### Exercise description
Can all of these lines be returned exactly?

### Source records
===============
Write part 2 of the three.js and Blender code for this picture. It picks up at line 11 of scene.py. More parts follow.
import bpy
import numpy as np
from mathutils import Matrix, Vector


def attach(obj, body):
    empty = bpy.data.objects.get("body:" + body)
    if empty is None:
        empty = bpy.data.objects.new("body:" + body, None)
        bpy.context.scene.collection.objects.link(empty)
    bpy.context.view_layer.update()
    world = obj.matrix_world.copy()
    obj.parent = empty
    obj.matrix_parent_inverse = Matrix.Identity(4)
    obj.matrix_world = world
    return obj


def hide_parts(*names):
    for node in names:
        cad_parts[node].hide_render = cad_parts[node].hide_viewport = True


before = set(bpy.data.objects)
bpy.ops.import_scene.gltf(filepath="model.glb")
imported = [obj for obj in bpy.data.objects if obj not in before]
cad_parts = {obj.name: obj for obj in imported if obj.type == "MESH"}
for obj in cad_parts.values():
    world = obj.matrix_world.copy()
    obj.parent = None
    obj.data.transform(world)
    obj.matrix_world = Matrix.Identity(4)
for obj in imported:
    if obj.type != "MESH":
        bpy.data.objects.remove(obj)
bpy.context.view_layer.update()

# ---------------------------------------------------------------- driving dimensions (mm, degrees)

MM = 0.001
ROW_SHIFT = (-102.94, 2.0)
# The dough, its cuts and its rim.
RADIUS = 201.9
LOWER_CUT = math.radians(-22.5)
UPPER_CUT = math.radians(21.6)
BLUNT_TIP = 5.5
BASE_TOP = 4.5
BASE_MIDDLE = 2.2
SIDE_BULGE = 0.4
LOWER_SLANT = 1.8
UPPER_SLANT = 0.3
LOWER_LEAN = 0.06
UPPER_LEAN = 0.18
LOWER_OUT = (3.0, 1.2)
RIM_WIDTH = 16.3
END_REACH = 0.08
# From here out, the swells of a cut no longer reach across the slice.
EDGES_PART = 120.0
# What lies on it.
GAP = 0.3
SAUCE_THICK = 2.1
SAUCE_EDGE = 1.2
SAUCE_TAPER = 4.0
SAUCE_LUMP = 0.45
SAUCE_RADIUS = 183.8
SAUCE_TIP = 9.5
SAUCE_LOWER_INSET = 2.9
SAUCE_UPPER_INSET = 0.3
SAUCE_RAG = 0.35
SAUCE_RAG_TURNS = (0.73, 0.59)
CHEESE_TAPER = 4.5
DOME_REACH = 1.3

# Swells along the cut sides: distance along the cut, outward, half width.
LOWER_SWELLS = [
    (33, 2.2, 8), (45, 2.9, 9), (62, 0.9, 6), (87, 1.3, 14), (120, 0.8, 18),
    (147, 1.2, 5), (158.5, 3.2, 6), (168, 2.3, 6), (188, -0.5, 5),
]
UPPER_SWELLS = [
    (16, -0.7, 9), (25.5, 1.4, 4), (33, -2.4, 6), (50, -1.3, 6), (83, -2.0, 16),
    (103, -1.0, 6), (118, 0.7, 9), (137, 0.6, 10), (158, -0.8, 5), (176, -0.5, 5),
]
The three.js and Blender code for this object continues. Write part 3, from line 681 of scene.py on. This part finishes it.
===============
### Full response
Write part 2 of the three.js and Blender code for this picture. It picks up at line 11 of scene.py. More parts follow.
import bpy
import numpy as np
from mathutils import Matrix, Vector


def attach(obj, body):
    empty = bpy.data.objects.get("body:" + body)
    if empty is None:
        empty = bpy.data.objects.new("body:" + body, None)
        bpy.context.scene.collection.objects.link(empty)
    bpy.context.view_layer.update()
    world = obj.matrix_world.copy()
    obj.parent = empty
    obj.matrix_parent_inverse = Matrix.Identity(4)
    obj.matrix_world = world
    return obj


def hide_parts(*names):
    for node in names:
        cad_parts[node].hide_render = cad_parts[node].hide_viewport = True


before = set(bpy.data.objects)
bpy.ops.import_scene.gltf(filepath="model.glb")
imported = [obj for obj in bpy.data.objects if obj not in before]
cad_parts = {obj.name: obj for obj in imported if obj.type == "MESH"}
for obj in cad_parts.values():
    world = obj.matrix_world.copy()
    obj.parent = None
    obj.data.transform(world)
    obj.matrix_world = Matrix.Identity(4)
for obj in imported:
    if obj.type != "MESH":
        bpy.data.objects.remove(obj)
bpy.context.view_layer.update()

# ---------------------------------------------------------------- driving dimensions (mm, degrees)

MM = 0.001
ROW_SHIFT = (-102.94, 2.0)
# The dough, its cuts and its rim.
RADIUS = 201.9
LOWER_CUT = math.radians(-22.5)
UPPER_CUT = math.radians(21.6)
BLUNT_TIP = 5.5
BASE_TOP = 4.5
BASE_MIDDLE = 2.2
SIDE_BULGE = 0.4
LOWER_SLANT = 1.8
UPPER_SLANT = 0.3
LOWER_LEAN = 0.06
UPPER_LEAN = 0.18
LOWER_OUT = (3.0, 1.2)
RIM_WIDTH = 16.3
END_REACH = 0.08
# From here out, the swells of a cut no longer reach across the slice.
EDGES_PART = 120.0
# What lies on it.
GAP = 0.3
SAUCE_THICK = 2.1
SAUCE_EDGE = 1.2
SAUCE_TAPER = 4.0
SAUCE_LUMP = 0.45
SAUCE_RADIUS = 183.8
SAUCE_TIP = 9.5
SAUCE_LOWER_INSET = 2.9
SAUCE_UPPER_INSET = 0.3
SAUCE_RAG = 0.35
SAUCE_RAG_TURNS = (0.73, 0.59)
CHEESE_TAPER = 4.5
DOME_REACH = 1.3

# Swells along the cut sides: distance along the cut, outward, half width.
LOWER_SWELLS = [
    (33, 2.2, 8), (45, 2.9, 9), (62, 0.9, 6), (87, 1.3, 14), (120, 0.8, 18),
    (147, 1.2, 5), (158.5, 3.2, 6), (168, 2.3, 6), (188, -0.5, 5),
]
UPPER_SWELLS = [
    (16, -0.7, 9), (25.5, 1.4, 4), (33, -2.4, 6), (50, -1.3, 6), (83, -2.0, 16),
    (103, -1.0, 6), (118, 0.7, 9), (137, 0.6, 10), (158, -0.8, 5), (176, -0.5, 5),
]
The three.js and Blender code for this object continues. Write part 3, from line 681 of scene.py on. This part finishes it.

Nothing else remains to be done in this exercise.